I think one of the great rewards of the book for me was to bring her to life in the book, in the character of Frances.
Did you read any books while you were writing Paper Moon?
No, I stopped reading fiction, but I read non-fiction. Adam Phillips, Siddhartha Mukherjee, Gene and the Emperor of All Maladies. Oliver Sacks was a big favourite. I love Oliver Sacks. So yeah, I did read a lot. But the one exception was that I was stuck somewhere and I didn't have anything else to read. So I had to read fiction, it was E.M Forster’s A Passage to India. That's the one book of fiction read while writing.
What is the best piece of writing advice you received and is there any advice you would like to give anyone attempting to write a novel?

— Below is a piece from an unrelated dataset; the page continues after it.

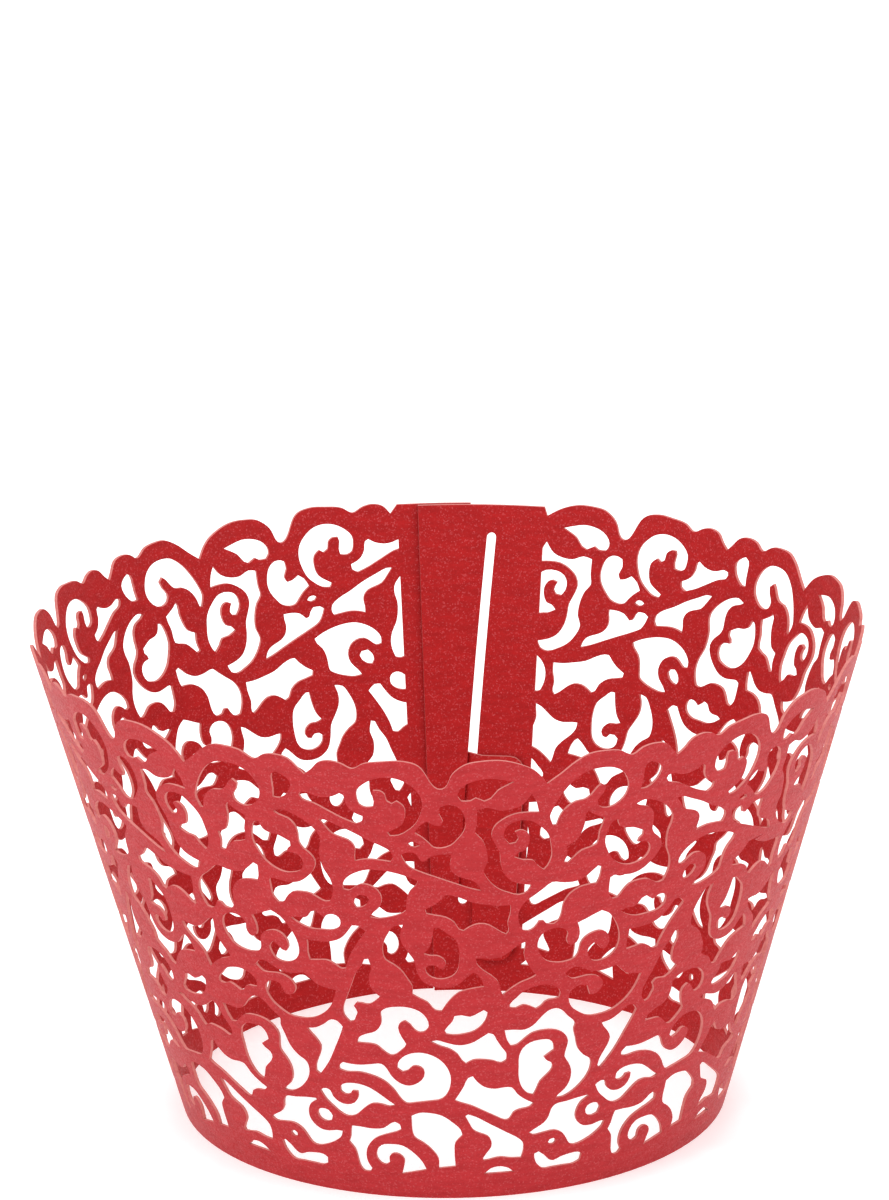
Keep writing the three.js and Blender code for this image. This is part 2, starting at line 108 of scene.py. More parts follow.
# %% Holes under the rim
RIM_HOLES = {
    "crescent": [
        (-2.6, 47.9), (-3.6, 48.2), (-4.5, 48.4), (-5.4, 48.3), (-6.3, 47.9), (-6.9, 47.2),
        (-7, 46.5), (-6.7, 46), (-6, 46), (-5.6, 46.3), (-4.9, 45.9), (-4.4, 46.2), (-3.9, 47),
        (-3.4, 47.4),
    ],
    "hooked_arch": [
        (0.4, 43.8), (0.6, 44.6), (1.2, 46), (2.1, 47.4), (3.2, 48.3), (4.4, 48.5), (5.4, 48.3),
        (6.2, 47.7), (6.7, 46.8), (6.9, 45.8), (6.6, 44.8), (5.9, 44.1), (5.2, 43.9), (4.5, 44.2),
        (4.3, 44.9), (4.7, 45.6), (4.9, 46.3), (4.5, 46.7), (4.2, 46.4), (3.7, 45.6), (3.2, 45.2),
        (2.5, 45.1), (1.8, 44.6), (1.3, 43.8), (1, 42.7), (0.7, 42.7),
    ],
    "drop": [
        (8, 45.4), (8.1, 46.3), (8.1, 47.2), (8.2, 48), (8.6, 48.3), (9.2, 48), (9.7, 47.4),
        (9.6, 46.6), (9.2, 45.9), (8.6, 45.4),
    ],
    "under_leaf": [
        (10.3, 46), (10.4, 46.3), (10.9, 46.4), (11.6, 46.1), (12.3, 46), (13.1, 46.2),
        (13.7, 46.6), (14, 46.4), (14.1, 45.6), (14.4, 44.9), (14.8, 44.5), (15.4, 44.2),
        (15.3, 43.6), (14.8, 43.3), (13.9, 43.7), (12.6, 44.5), (11.5, 45.2), (10.5, 45.6),
    ],
    "curled_arch": [
        (15.1, 45.8), (15.1, 47), (15.7, 47.8), (16.6, 48.4), (17.5, 48.6), (18.5, 48.4),
        (19.3, 47.8), (20, 46.8), (20.2, 45.6), (20, 44.5), (19.6, 43.5), (18.9, 42.7),
        (18.2, 42.2), (17.5, 42.1), (17.3, 42.5), (17.9, 42.9), (18.5, 43.4), (18.8, 44.4),
        (18.7, 45.5), (18.2, 46), (17.8, 45.7), (17.4, 46), (17.3, 46.7), (16.9, 47.1),
        (16.4, 47.1), (16.3, 46.7), (16.4, 45.9), (16.3, 45.3), (15.7, 45.2), (15.2, 45.5),
    ],
    "ring_with_spur": [
        (-8.4, 45.4), (-8, 45.6), (-7.4, 45.6), (-6.8, 45.1), (-6.5, 44.3), (-6.4, 43.3),
        (-6.6, 42.5), (-7.1, 41.7), (-7.6, 41.1), (-8.4, 40.8), (-9, 40.9), (-9.4, 41.4),
        (-9.9, 42), (-10.5, 42.5), (-10.1, 43.3), (-9.5, 43.8), (-8.9, 43.4), (-8.4, 43.3),
        (-8.2, 43.8), (-8.5, 44.6),
    ],
    "beside_ring": [
        (-5.5, 45), (-5.5, 43.4), (-5.6, 42.4), (-5.1, 41.7), (-4.7, 40.5), (-4.6, 39.1),
        (-4.9, 38.2), (-4.5, 37.1), (-3.7, 36.1), (-2.7, 35.5), (-1.8, 35.2), (-1.1, 35.5),
        (-0.8, 36.2), (-1.9, 36.5), (-2.6, 36.9), (-3.2, 37.8), (-3.5, 39), (-3.6, 40.1),
        (-4, 41.1), (-4.3, 42.1), (-4.1, 43), (-3.4, 43.8), (-2.5, 44.3), (-1.5, 44.4),
        (-0.5, 44.3), (-0.8, 45.6), (-1.2, 46.4), (-1.9, 45.3), (-2.7, 44.9), (-3.7, 44.8),
        (-4.7, 45.2),
    ],
    "ring_curl": [
        (-3.3, 42.4), (-3, 43.1), (-2.3, 43.5), (-1.3, 43.5), (-0.4, 42.8), (0.4, 41.7),
        (0.7, 40.4), (0.8, 39.3), (0.5, 38.2), (0.2, 37.8), (-0.4, 38.4), (-0.8, 39), (-1.6, 39.1),
        (-2.4, 39.5), (-2, 40), (-1.5, 40.2), (-1.2, 41), (-1.2, 41.7), (-1.5, 42.3), (-2, 42.5),
        (-2.4, 42.3), (-2.1, 41.5), (-2.3, 41.1), (-2.8, 41), (-3.2, 41.6),
    ],
    "small_slot": [
        (-11.1, 41.3), (-10.8, 41.5), (-10.3, 41.4), (-10.1, 41.1), (-10.5, 40.9), (-10.9, 41),
    ],
    "under_arch": [
        (3.6, 43.9), (4, 43.5), (4.6, 43.1), (5.1, 42.8), (5, 42.1), (4.8, 41.3), (4.8, 40.6),
        (4.7, 40), (4.1, 39.7), (3.4, 39.5), (2.8, 38.9), (2.3, 38.3), (1.9, 38.4), (2.1, 39.3),
        (2, 40.3), (2.8, 40.7), (3.2, 41.6), (3.4, 42.6), (3.4, 43.5),
    ],
    "over_stem": [
        (11.7, 43.5), (12.2, 43.5), (13.2, 43), (14.5, 42.3), (15.7, 41.5), (16.8, 40.9),
        (17.5, 40.3), (17.6, 39.6), (17.4, 39.2), (16.7, 39.3), (15.8, 39.4), (15, 39.3),
        (14.4, 39.1), (14.4, 39.7), (14.5, 40.4), (14.4, 40.9), (14, 41.4), (13.3, 41.7),
        (12.7, 42), (12.2, 42.7),
    ],
}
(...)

The best piece of writing advice I received was from an old friend, Arghya Lahiri, a very talented writer himself. Drawing from his own experience, he suggested that I see the first draft of my novel through from start to finish, without going back to chop and change too many things -- unless they had a bearing on the plot. This was a very useful rule for a first-time novelist; the tendency is to overthink things and second-guess yourself and tie yourself in all kinds of knots. Though I’m wary of offering other writers advice, I can vouch for the fact that this approach worked well for me. Another piece of advice, more general in its sweep, came from a dear uncle. During a discussion on my writing long ago, he once quoted Voltaire, who in turn quoted ‘a wise Italian’ as saying: ‘The best is the enemy of the good.’ That helped me get over my first-timer’s anxiety to a great extent.